Other research hints that transferred mitochondria might supercharge wound healing. In 2021, Anne-Marie Rodriguez, a cell biologist at Sorbonne University in Paris, and her colleagues found that platelets isolated from human blood shuttled their mitochondria to stem cells when researchers put the two cell types into a dish together. After taking up the mitochondria, the stem cells released molecules that play a part in forming new blood vessels. When the cells were placed onto skin wounds in mice, those injuries healed faster than did injuries in rodents that had received either stem cells or platelets alone7.
Researchers suspect that cells with dysfunctional mitochondria might even have ways to request healthy mitochondria from their neighbours, although the exact mechanisms underlying this process remain murky. “We’re only beginning to understand the signalling that’s involved,” says Crewe.
Everyday operations
Beyond its role in recovery, researchers want to know whether mitochondrial transfer is an essential part of everyday biology. Initial evidence suggests it might help to maintain healthy tissues. Last year, Minghao Zheng, a regenerative biologist at the University of Western Australia in Perth, and his colleagues discovered that some types of astrocyte donate their mitochondria to cells that line blood vessels in the mouse brain8. When the researchers disrupted this process, the blood–brain barrier became leaky, suggesting that mitochondrial transfer helps to maintain this protective membrane shield. Zheng and his team had already reported that mitochondrial transfer in the bones of mice can accelerate the formation of new blood vessels9.
In healthy mice, Brestoff and his colleagues reported, white fat cells transfer their mitochondria to macrophages — white blood cells that hoover up cellular debris. The number of shuttled organelles was reduced in obese mice. The obese mice also burnt less energy than their healthy counterparts10. These organelles might help macrophages to function when their metabolism is disrupted, says Brestoff.
In the labyrinthine world of the immune system, donated mitochondria might have an anti-inflammatory effect, especially when they are taken up by T cells — white blood cells that stave off infections and disease. In studies in cell cultures, Patricia Alejandra Luz-Crawford, an immunologist at the University of the Andes in Santiago, Chile, and her colleagues found that some types of T cell that receive mitochondria from stem cells produce fewer inflammatory molecules.
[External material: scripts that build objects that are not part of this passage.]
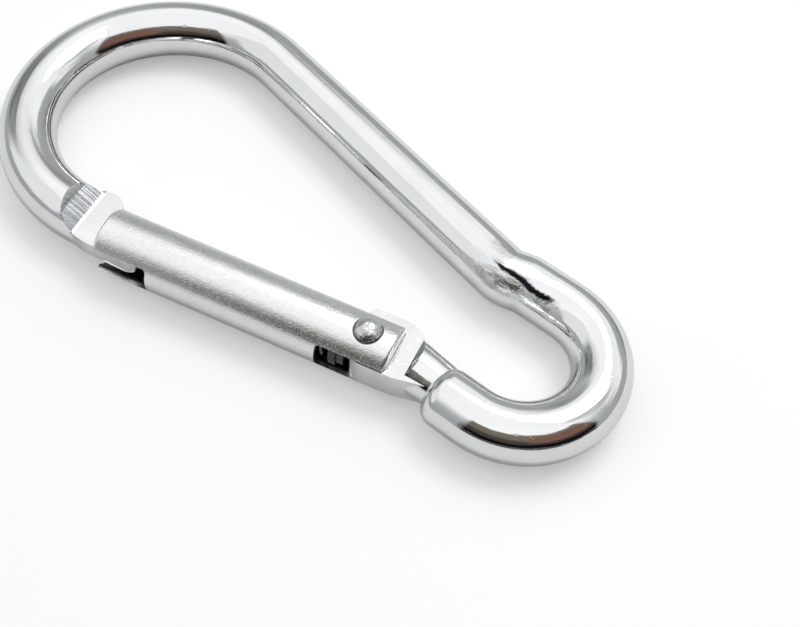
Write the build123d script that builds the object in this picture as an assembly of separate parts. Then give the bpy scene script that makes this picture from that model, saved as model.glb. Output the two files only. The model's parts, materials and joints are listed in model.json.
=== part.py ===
from build123d import *
import math
import os

# A spring hook (carabiner): one bent and forged wire, closed by a tubular gate that turns on a rivet.
# Units are mm. X runs along the hook, the gate lies on the -Y side, and the wire lies flat on the floor.

# --- driving dimensions -------------------------------------------------------------------------
length = 100.0            # overall, outside of the large bow to outside of the small bow
wire_d = 8.0              # round wire of the hook body
big_bow_r = 19.86         # large bow, to the wire's centre line
small_bow_r = 10.5        # small bow, to the wire's centre line
jog_back = 6.5            # where the spine joins the small bow's leg, back from the bow's centre
jog_drop = 0.85           # how far inside the leg's line the spine ends, before a short jog
jog_angle = 18.0          # how steeply the jog crosses to the leg's line
bend_inside_r = 0.3       # tight inside radius of the two bends of the jog
gate_axis_off = 21.57     # from the centre of the large bow to the gate's axis
pivot_back = 15.96        # rivet, back from the small bow's centre
pivot_down = 11.216       # rivet, to the gate's side of the hook's middle line
gate_od = 8.6             # gate tube, outside
gate_wall = 0.7           # gate tube, wall
gate_start = 3.6          # free end of the gate tube, along its axis
gate_over = 3.9           # how far the tube runs past the rivet
end_wall = 0.7            # wall that closes the tube at the hinge, beside the slot
open_angle = 40.0         # how far the gate swings inward
slot_h = 4.4              # height of the slots milled into the gate tube
slot_corner_r = 0.5       # their corners
nose_slot_end = 11.7      # where the slot at the nose stops
hinge_slot_l = 5.5        # how far the slot at the hinge runs inward from the rivet
tube_end_r = 0.55         # rolled outer edge of the tube's ends
tongue_t = 2.4            # thickness of the flattened nose
tongue_tip = 9.6          # its tip, along the gate's axis
lug_t = 4.1               # thickness of the flattened hinge lug
lug_out = 3.75            # the lug's outer edge, from the gate's axis
lug_corner_r = 2.4        # its rounded outer corner at the heel
heel_x = 1.85             # the lug's heel, from the rivet
lift_per_rad = 2.9        # how far the heel drives the plunger per radian of swing
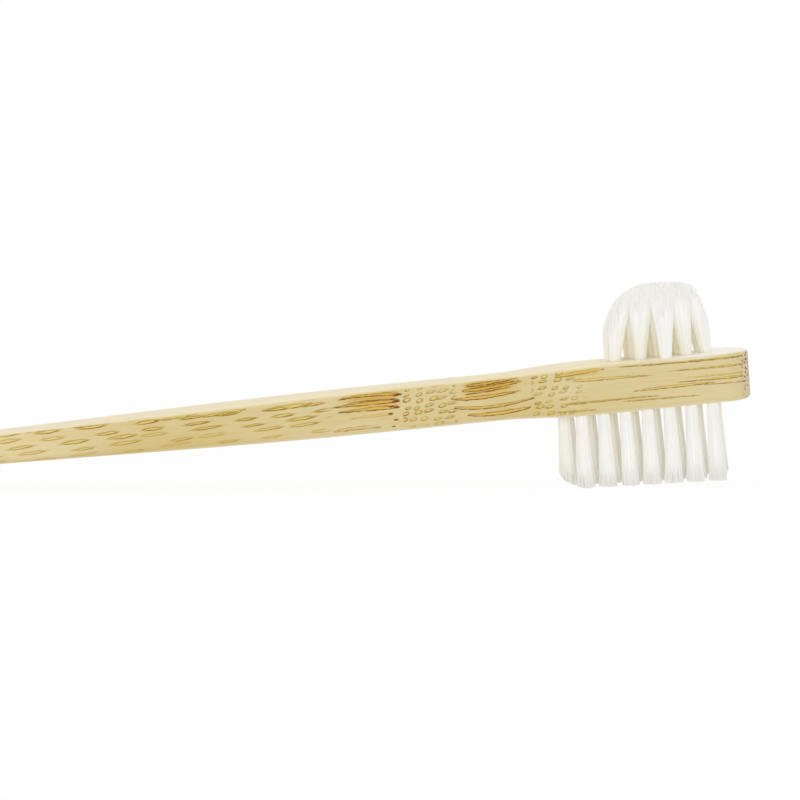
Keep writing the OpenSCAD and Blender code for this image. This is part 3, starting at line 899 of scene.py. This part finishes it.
def softbox(name, place, aim, size, watts):
    """A rectangular lamp at a place, turned to what it aims at."""
    lamp = bpy.data.lights.new(name, "AREA")
    lamp.shape, lamp.size, lamp.size_y = "RECTANGLE", size[0], size[1]
    lamp.energy = watts
    box = bpy.data.objects.new(name, lamp)
    scene.collection.objects.link(box)
    box.location = place
    box.rotation_euler = (Vector(aim) - Vector(place)).to_track_quat("-Z", "Y").to_euler()


softbox("overhead", place=(0.02, 0.05, 0.75), aim=(0.02, 0, 0), size=(0.9, 0.7), watts=2.05)
softbox("front", place=(-0.19, -0.88, 0.16), aim=(0.03, 0, 0.02), size=(0.5, 0.35), watts=2.5)

# The camera: its direction and distance come from the edges and tufts in the photograph
AZIMUTH, ELEVATION, ROLL, DISTANCE = math.radians(-10.182), math.radians(4.426), math.radians(1.0), 0.364943
TARGET = Vector((0.02824, 0.0, 0.015686))
LENS_MM, SENSOR_MM, CLIP_START, CLIP_END = 90.0, 36.0, 0.01, 20.0
level_share = math.cos(ELEVATION)
back = Vector((math.sin(AZIMUTH) * level_share, -math.cos(AZIMUTH) * level_share, math.sin(ELEVATION)))
level = Vector((math.cos(AZIMUTH), math.sin(AZIMUTH), 0.0))
upright = back.cross(level)
right = math.cos(ROLL) * level + math.sin(ROLL) * upright
up = math.cos(ROLL) * upright - math.sin(ROLL) * level
eye = TARGET + back * DISTANCE
lens = bpy.data.cameras.new("camera")
lens.lens, lens.sensor_width, lens.clip_start, lens.clip_end = LENS_MM, SENSOR_MM, CLIP_START, CLIP_END
camera = bpy.data.objects.new("camera", lens)
scene.collection.objects.link(camera)
camera.matrix_world = Matrix((
    (right[0], up[0], back[0], eye[0]),
    (right[1], up[1], back[1], eye[1]),
    (right[2], up[2], back[2], eye[2]),
    (0, 0, 0, 1),
))
bpy.context.scene.camera = camera
bpy.context.scene.view_settings.view_transform = "Standard"
# White fibres pass light on many times before it leaves the tuft
BOUNCES = 32
scene.cycles.max_bounces, scene.cycles.diffuse_bounces = BOUNCES, BOUNCES
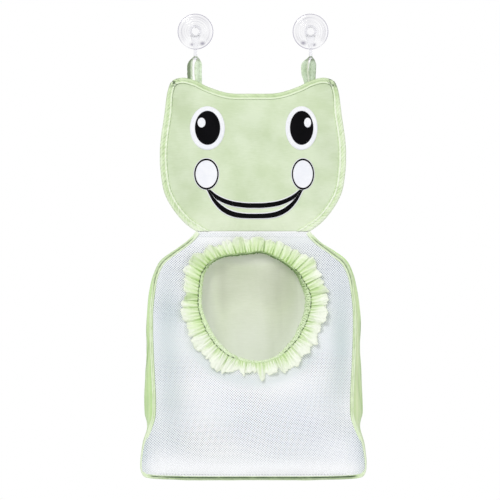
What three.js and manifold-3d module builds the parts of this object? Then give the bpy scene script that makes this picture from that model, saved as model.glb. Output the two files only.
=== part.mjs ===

Stem cells cultured from people with rheumatoid arthritis pass fewer mitochondria along to T cells than do stem cells from healthy individuals, which she says might contribute to the chronic inflammation associated with the disease11.

Mitochondria, visible in red, travel through a tunnelling nanotube from a type of bone marrow cell (top left) to a T cell that fights infections and cancer (bottom right).Credit: Jeremy Baldwin
But there are many unanswered questions about mitochondrial transfer, including what the organelles might be doing after they enter cells and how long they last, says Luz-Crawford. “There’s still a lot of mystery.”
The lack of detail about why cells transfer their mitochondria makes it hard to know what specific role these cellular exchanges might have in conditions such as cardiovascular disease and obesity, says Rodriguez. In vivo studies have tracked mitochondria in only a handful of tissue types, making it difficult to build a bigger picture of the wider impacts these transfers have on health.